The final chapter, on the art associated with Hiroshima and Nagasaki, discusses the work both of Japanese artists and Americans like Standish Backus, who at once offers pictures of the results of the atrocious treatment of American PoWs by the Japanese, with Recent Guests of Japan (1945. Illustration 12.3) and of the atrocious burns suffered by the Japanese population, with At the Red Cross Hospital, Hiroshima (1945. Illustration 12.5). In fact, it seems that the Japanese artists who treated the subject were not eye witnesses. The chapter has a very interesting discussion of their work produced in the following years, like the monumental (c. 25-ft wide) series of panels by Toshi and Iri Maruki of 1950-1982, Hiroshima (Illustration 12.12).

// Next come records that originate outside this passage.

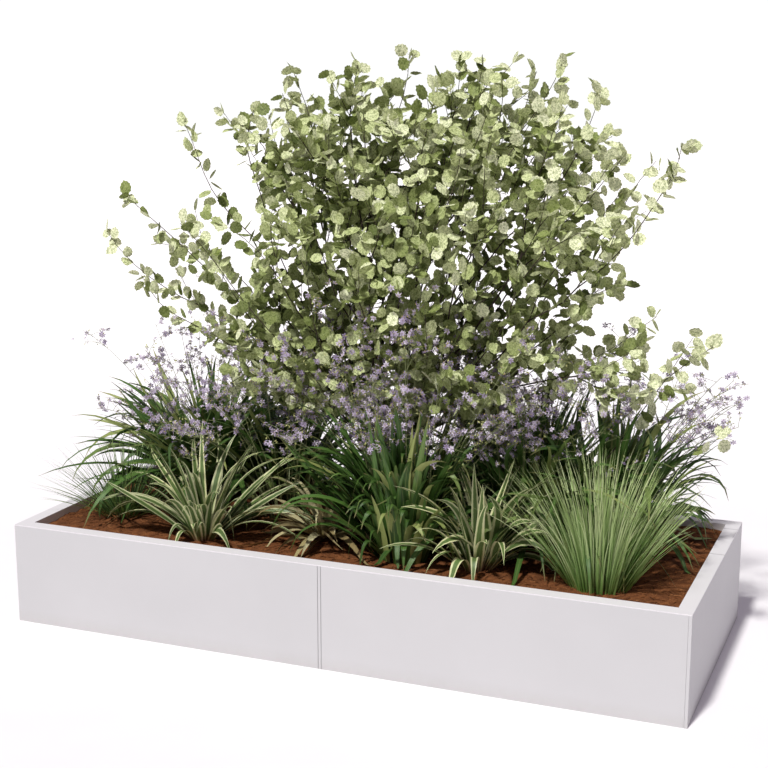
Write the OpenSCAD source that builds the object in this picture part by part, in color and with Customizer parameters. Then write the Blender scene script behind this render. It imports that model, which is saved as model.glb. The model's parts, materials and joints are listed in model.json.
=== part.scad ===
// Long low street planter: powder-coated sheet panels on thick end plates and a centre rib,
// a folded rim in lengths, a raised drained floor, and its planting.
// Origin: middle of the footprint on the ground. +X along the length, +Y to the back, +Z up.

/* [Box] */
// Length along X
box_l = 2400; // [2350:10:2600]
// Depth along Y
box_w = 1000; // [980:10:1200]
// Height above the ground
box_h = 360; // [340:5:450]
// Width of the rim seen from above
rim_w = 50; // [46:1:56]
// How far the rim's inner lip reaches below the rim's top
lip_h = 66; // [60:1:80]
// Depth of the mulch surface below the rim's top
mulch_drop = 24; // [15:1:30]

/* [Sheet and plate] */
// Thickness of the folded panels and rim lengths
sheet_t = 3; // [2:0.5:4]
// Thickness of the end plates and the centre rib, seen as strips between the panels
plate_t = 10; // [8:1:12]
// Where the middle of the rib lies along X
rib_x = -10; // [-30:1:30]
// Width of the foot that the rib stands on
rib_foot = 40; // [36:2:60]
// Depth of a panel's folded flanges, outside face to edge
flange_d = 28; // [24:1:30]
// Joint gap between two panels or two rim lengths
joint_gap = 1.2; // [0.4:0.1:1.5]
// Where the side rims are split, measured back from the front face
rim_joint_front = 600; // [560:10:640]
rim_joint_rear = 900; // [860:5:905]

/* [Floor] */
// Outside size of the square floor bearers
bearer = 50; // [40:1:60]
// Wall of the bearers
bearer_t = 3; // [2:0.5:4]
// Sheet of the floor pans
pan_t = 2; // [1.5:0.5:3]
// Height of the pans' upturned edges
pan_lip = 25; // [20:1:30]
// Diameter of the drain holes
drain_d = 14; // [10:1:20]

/* [Filling] */
// Thickness of the insulation boards behind the panels
board_t = 25; // [20:1:25]
// Depth of the drainage layer
drain_layer = 40; // [30:1:50]
// Thickness of the filter fleece
fleece_t = 2; // [1:0.5:3]

/* [Fixings] */
// Diameter of the panel bolts
bolt_d = 8; // [6:1:10]
// Diameter of the rim studs and tie bolts
stud_d = 6; // [5:1:8]
// Outside size of the cross ties
tie = 25; // [20:1:25]
// Distance of each cross tie from the middle
tie_x = 648; // [640:1:655]

/* [Planting] */
// Shrub: X and Y of its foot
shrub_at = [-75, 115]; // [-150:5:150]
// Shrub: height of the crown's top above the ground
crown_top = 2033; // [1950:1:2100]
// Striped strap-leaved clump on the left
striped_left_at = [-542, -300]; // [-600:1:600]
// Striped strap-leaved clump on the right
striped_right_at = [473, -206]; // [-600:1:600]
// Flowering clump at the left back
purple_left_at = [-790, 230]; // [-900:1:900]
// Flowering clump at the front centre
purple_centre_at = [187, -232]; // [-900:1:900]
// Flowering clump at the right back
purple_right_at = [790, 200]; // [-900:1:900]
// Fine grass on the left
grass_left_at = [-961, -154]; // [-1000:1:1000]
// Fine grass on the right
grass_right_at = [865, -260]; // [-1000:1:1000]
// Low clump of dried leaves
dried_at = [-155, -131]; // [-200:1:200]

/* [Hidden] */
$fn = 32;

hl = box_l / 2;
hw = box_w / 2;
panel_h = box_h - sheet_t;
rib_left = rib_x - plate_t / 2;
rib_right = rib_x + plate_t / 2;
lip_z = box_h - lip_h;
mulch_z = box_h - mulch_drop;
// Gap left round a piece that fits into another
clear = 0.2;
// Play of a clearance hole on its diameter
play = 0.6;
// How far a cutting shape runs past what it cuts
cut = 1;

// Levels of the floor
pan_z = sheet_t + bearer;
layer_z = pan_z + pan_t;
fleece_z = layer_z + drain_layer;
soil_z = fleece_z + fleece_t;

// Spans inside the walls
pan_gap = 1;
pan_y = hw - sheet_t - pan_gap;
pan_left = [-hl + plate_t + sheet_t + pan_gap, rib_left - sheet_t - pan_gap];
pan_right = [rib_right + sheet_t + pan_gap, hl - plate_t - sheet_t - pan_gap];
board_y = pan_y - pan_t;
soil_y = board_y - board_t;
board_x = hl - plate_t - sheet_t - pan_gap - pan_t;
soil_x = board_x - board_t;

// Fixings
bolt_rows = [110, 190, 270];
flange_mid = sheet_t + (flange_d - sheet_t) / 2;
// Depth of a blind hole in an end plate
blind = 7;
head_h = 5;
nut_h = 5;
// Across a hexagon's corners, as a share of the bolt's diameter
hex = 1.8;
stud_len = 13;
// Angles under the side rims: leg, length, where they stand, and their holes' distance from the corner
bracket = 30;
bracket_l = 60;
bracket_y = [-300, -50, 250];
bracket_hole = bracket / 2 + 2;
bracket_z = panel_h - bracket_hole;
stud_x = [140, 440, 740, 1040];
// Size of a joint plate under the side rims
splice = [33, 60];
tie_z = lip_z + 4;
// Width of a cross tie's end plate, and the room along Y that it takes out of the mulch
tie_pad = 70;
tie_room = 14;
bearer_x = [-980, -600, -220, 200, 590, 980];
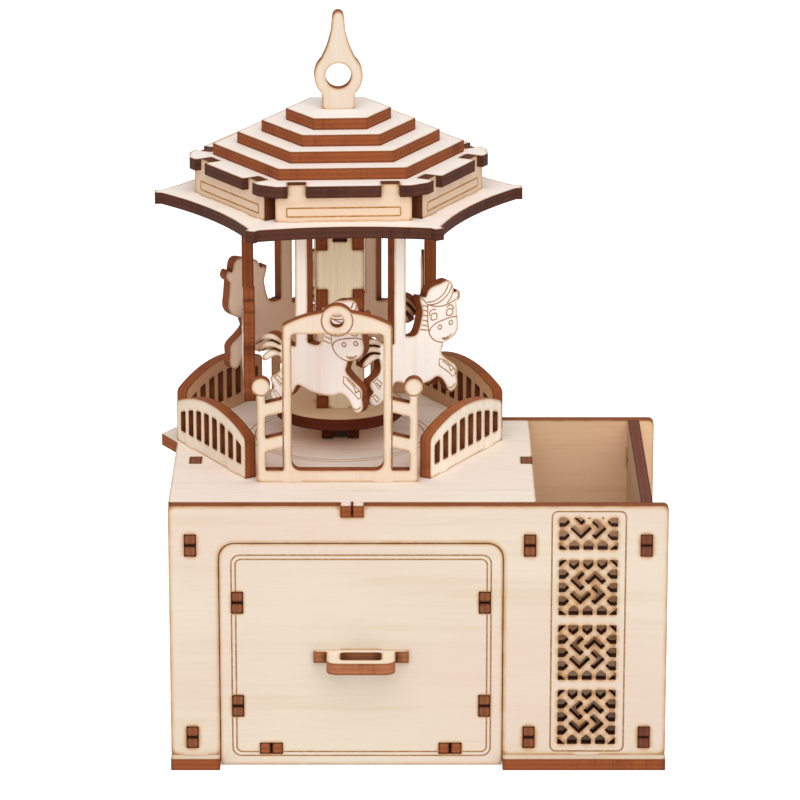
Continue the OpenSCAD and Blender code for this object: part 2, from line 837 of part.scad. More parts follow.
// Heights of the column's corner joints, each as [bottom, top]
column_joints = [[column_z, column_z + col_foot_h],
    [eave_z - col_tab_mid - tab_len / 2, eave_z - col_tab_mid + tab_len / 2],
    [eave_z - col_tab_high - tab_len / 2, eave_z - col_tab_high + tab_len / 2]];

// The front or back board of the column: 2D (s, z)
module column_face_2d() {
    difference() {
        union() {
            rect(-col_half, column_z, col_half, eave_z);
            slot(0, column_z, 3.3, 2 * sheet_t);
            slot(0, eave_z, tab_len, 2 * sheet_t);
        }
        for (side = [0, 1]) mirror([side, 0])
            for (j = column_joints)
                rect(col_in - slot_fit, j[0] - (j[0] > column_z ? slot_fit : eps), col_half + eps,
                    j[1] + slot_fit);
        slot(0, eave_z - 7.2, 3.3, 2.7);
    }
}

// A side board of the column: 2D (y, z)
module column_side_2d() {
    rect(-col_in, column_z, col_in, eave_z);
    slot(0, column_z, 3.3, 2 * sheet_t);
    slot(0, eave_z, 3.3, 2 * sheet_t);
    for (j = column_joints)
        rect(-col_half, j[0], col_half, j[1]);
}

module column_front() {
    color(WOOD) at_carousel() front_board(-col_half) column_face_2d();
}

module column_back() {
    color(WOOD) at_carousel() front_board(col_in) column_face_2d();
}

module column_left() {
    color(WOOD) at_carousel() side_board(-col_half) column_side_2d();
}

module column_right() {
    color(WOOD) at_carousel() side_board(col_in) column_side_2d();
}

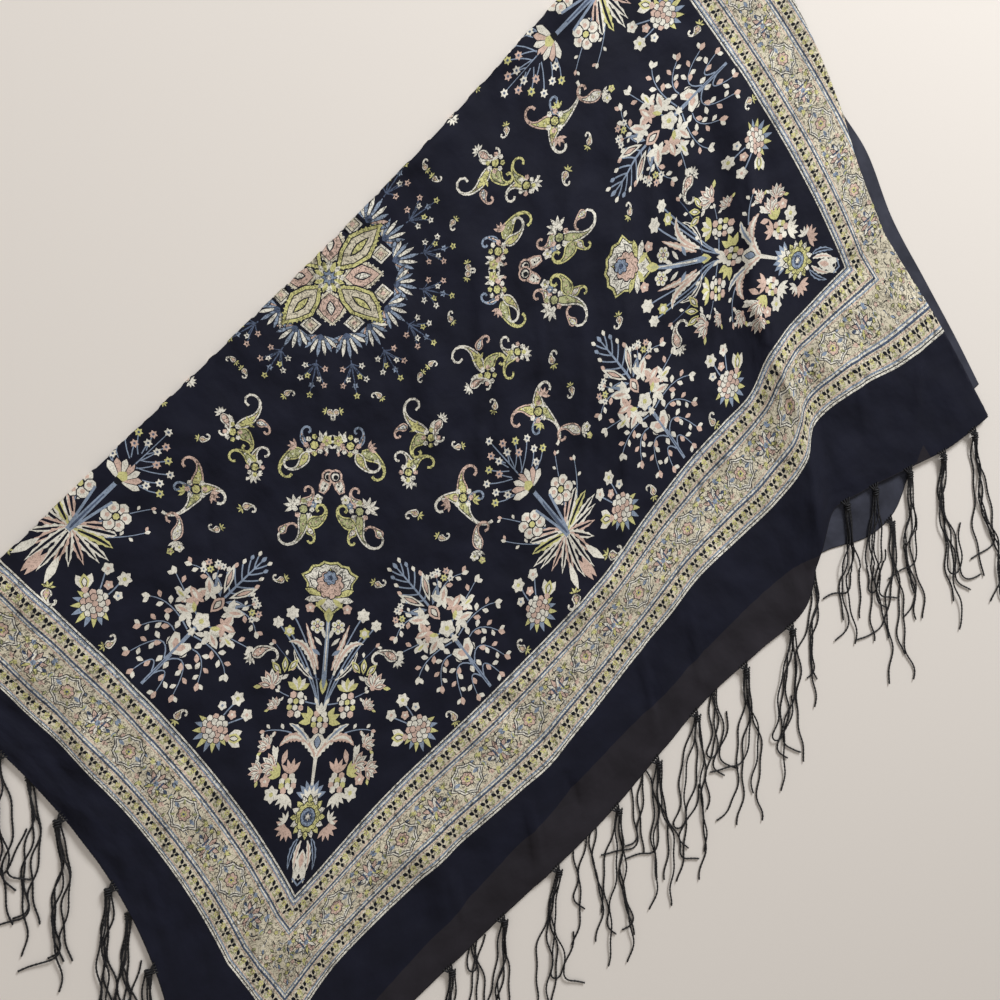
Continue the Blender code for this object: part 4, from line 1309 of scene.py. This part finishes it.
def soft_cloth_bump(tree, flat):
    """Crumples of a limp cloth: wide soft ones, small ones between them, and the threads."""
    normal = None
    layers = ((13, 2.0, 1.0, 0.020), (60, 2.0, 0.5, 0.003), (700, 1.0, 0.3, 0.0003))
    for scale, detail, strength, distance in layers:
        rough = joined(tree, "TexNoise", {"Vector": flat, "Scale": scale, "Detail": detail})
        inputs = {"Height": rough.outputs["Fac"], "Strength": strength, "Distance": distance}
        if normal is not None:
            inputs["Normal"] = normal
        normal = joined(tree, "Bump", inputs).outputs["Normal"]
    return normal


def printed_cloth_material():
    """The ink of each part, broken by fine dark drawn lines and by dots where the ink missed a thread, and
    lightened and darkened by a noise that is partly uneven tone and partly painted sheen and shade of small
    creases.
    """
    material, shader = new_material("printed_cloth", 0.85)
    tree = material.node_tree
    shader.inputs["Specular IOR Level"].default_value = 0.25
    ink = joined(tree, "Attribute", {}, attribute_name="print_colour")
    colour = ink.outputs["Color"]
    flat = joined(tree, "UVMap", {}, uv_map="flat_cloth").outputs["UV"]

    curls = joined(tree, "TexNoise", {"Vector": flat, "Scale": 250, "Detail": 1.0, "Distortion": 1.2})
    level = joined(tree, "Math", {0: curls.outputs["Fac"], 1: 0.5}, operation="SUBTRACT")
    from_line = joined(tree, "Math", {0: level.outputs[0]}, operation="ABSOLUTE")
    line = joined(tree, "MapRange", {
        "Value": from_line.outputs[0], "From Min": 0.022, "From Max": 0.06, "To Min": 0.88, "To Max": 0.0})
    fine = joined(tree, "MapRange", {
        "Value": from_line.outputs[0], "From Min": 0.004, "From Max": 0.03, "To Min": 0.5, "To Max": 0.0})
    drawn = joined(tree, "Mix", {
        "Factor": ink.outputs["Alpha"], 2: fine.outputs[0], 3: line.outputs[0]}, data_type="FLOAT")

    grain = joined(tree, "TexVoronoi", {"Vector": flat, "Scale": 520, "Randomness": 0.9})
    missed = joined(tree, "MapRange", {
        "Value": grain.outputs["Distance"], "From Min": 0.18, "From Max": 0.42, "To Min": 0.42, "To Max": 0})
    dark = joined(tree, "Math", {0: drawn.outputs[0], 1: missed.outputs[0]}, operation="MAXIMUM")

    # Painted sheen and shade: a noise lightens and darkens the inks, partly as uneven tone of the cloth and
    # partly in place of the highlights and shade of small creases.
    painted_sheen_and_tone_noise = joined(tree, "TexNoise", {"Vector": flat, "Scale": 34, "Detail": 4.0})
    painted_sheen_and_tone = joined(tree, "MapRange", {
        "Value": painted_sheen_and_tone_noise.outputs["Fac"], "From Min": 0.35, "From Max": 0.7, "To Min": 1.06, "To Max": 0.80})
    shade = joined(tree, "VectorMath", {0: colour, "Scale": painted_sheen_and_tone.outputs[0]}, operation="SCALE")
    bare = joined(tree, "VectorMath", {0: colour, "Scale": 0.16}, operation="SCALE")
    mixed = joined(tree, "Mix", {
        "Factor": dark.outputs[0], 6: shade.outputs[0], 7: bare.outputs[0]}, data_type="RGBA")
    brightness = joined(tree, "RGBToBW", {"Color": colour})
    is_light = joined(tree, "Math", {0: brightness.outputs[0], 1: 0.06}, operation="GREATER_THAN")
    ground = joined(tree, "Mix", {
        "Factor": is_light.outputs[0], 6: shade.outputs[0], 7: mixed.outputs[2]}, data_type="RGBA")
    tree.links.new(ground.outputs[2], shader.inputs["Base Color"])
    tree.links.new(soft_cloth_bump(tree, flat), shader.inputs["Normal"])
    return material


printed_cloth = printed_cloth_material()
for name, outline, shapes in (
    ("upper_field", field_outline(), panel()),
    ("upper_border", border_outline(), border()),
):
    piece = add_object(name, printed_mesh(name, outline, shapes))
    piece.data.materials.append(printed_cloth)
    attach(piece, "root")
    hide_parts("upper_layer")


# Under half of the square: the same cloth, which shows as a narrow strip past the right side and
# past the hem near the right corner. It is plain there, and sheer where it lies alone.
UNDER_GRID_COLUMNS = 208
UNDER_GRID_ROWS = 104
UNDER_FLAT_SIZE = (0.95, 0.5)


def grid_sheet(name, columns, rows, lay):
    """A cloth grid facing up, whose points a function lays by their shares across and down."""
    shape = bmesh.new()
    bmesh.ops.create_grid(shape, x_segments=columns, y_segments=rows, size=0.5)
    shares = np.array([(vertex.co.x + 0.5, 0.5 - vertex.co.y) for vertex in shape.verts]).round(6)
    spots = lay(shares[:, 0], shares[:, 1]) + np.array(MEDALLION)
    for vertex, spot in zip(shape.verts, spots):
        vertex.co = spot
    mesh = bpy.data.meshes.new(name)
    shape.to_mesh(mesh)
    shape.free()
    mesh.shade_smooth()
    uv = mesh.uv_layers.new(name="flat_cloth")
    corners = np.empty(len(mesh.loops), int)
    mesh.loops.foreach_get("vertex_index", corners)
    uv.data.foreach_set("uv", (shares[corners] * UNDER_FLAT_SIZE).ravel())
    return add_object(name, mesh)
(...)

The book very appropriately ends with a quotation from Elie Wiesel on the Holocaust in 1965, which applies to all aspects of the Second World War: “How is one to speak of it, how is one not to speak of it?” . This is followed by a number of useful appendices: copious Notes, a Chronology of Key Events (1917-1962), a substantial Select Bibliography (including articles), classified according to the twelve countries / themes treated in the book and a comprehensive Index. The author must be both congratulated and thanked for giving us such a remarkable panorama. This magnum opus must be in all Art School, University and Public Libraries – and it would also make an excellent present for anyone interested in the Second World War in all its complex aspects.